Heh, I can’t complain. Sixth place is hardly a bad run, but it’s not quite the fourth place I pulled off last year. Mind you, after driving halfway up and down the country in the process, I think I would still be too worn out to complain if I had somehow walked away with a gapping gunshot wound, three empty chocolate bar wrappers, and a chipped toenail. Back-to-back Top 8s is a gift horse, and I’m trying to look anywhere but the mouth.

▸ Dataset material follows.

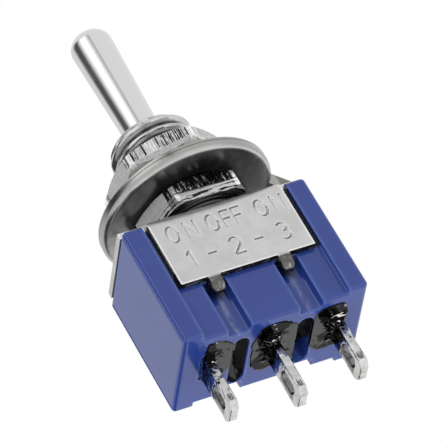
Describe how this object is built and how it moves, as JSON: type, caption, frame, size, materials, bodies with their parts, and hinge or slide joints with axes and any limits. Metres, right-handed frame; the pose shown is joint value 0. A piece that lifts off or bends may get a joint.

But hey, if this is a tournament report then Dr. Seuss is an encyclopedia. Anything I’ve got to say about the past weekend can’t really be summed up in any of that round-by-round nonsense, so I’ll just speak a little about stuff in some strange order that you’ll probably need some kind of decoder ring to decipher.

The People.

What I enjoy most about Nationals is catching up with the people I only see once or twice a year. Some of these people have become good friends of mine over the years, and finding that fine line between enjoying great company and getting rest before the main event can be a little difficult at times. Many jokes were told, much food was eaten, and I even failed at Dance, Dance Revolution for the first time ever. I was actually somewhat shocked to find that Andrew from Hamilton (he who I unfortunately had to beat in the quarters last year) is actually ranked third in the country for DDR, and is something akin to a dervish on the pads.

When we first wandered into the video games emporium, we saw two young ladies pottering around on the machine together, which gave me some semblance of hope in regards to my own ability on those funky wee light-up pads. Andrew from Hamilton was soon up on the pads himself. After what seemed like a good solid three minutes and punching the buttons on the front to scroll through to what I can only assume is the “suicide by exercise” setting, he then proceeded to bring the entire room to a standstill by blazing across both sets of pads in an endless blur of legs, shoes, wee bolts of lightning, and other such atmospheric effects.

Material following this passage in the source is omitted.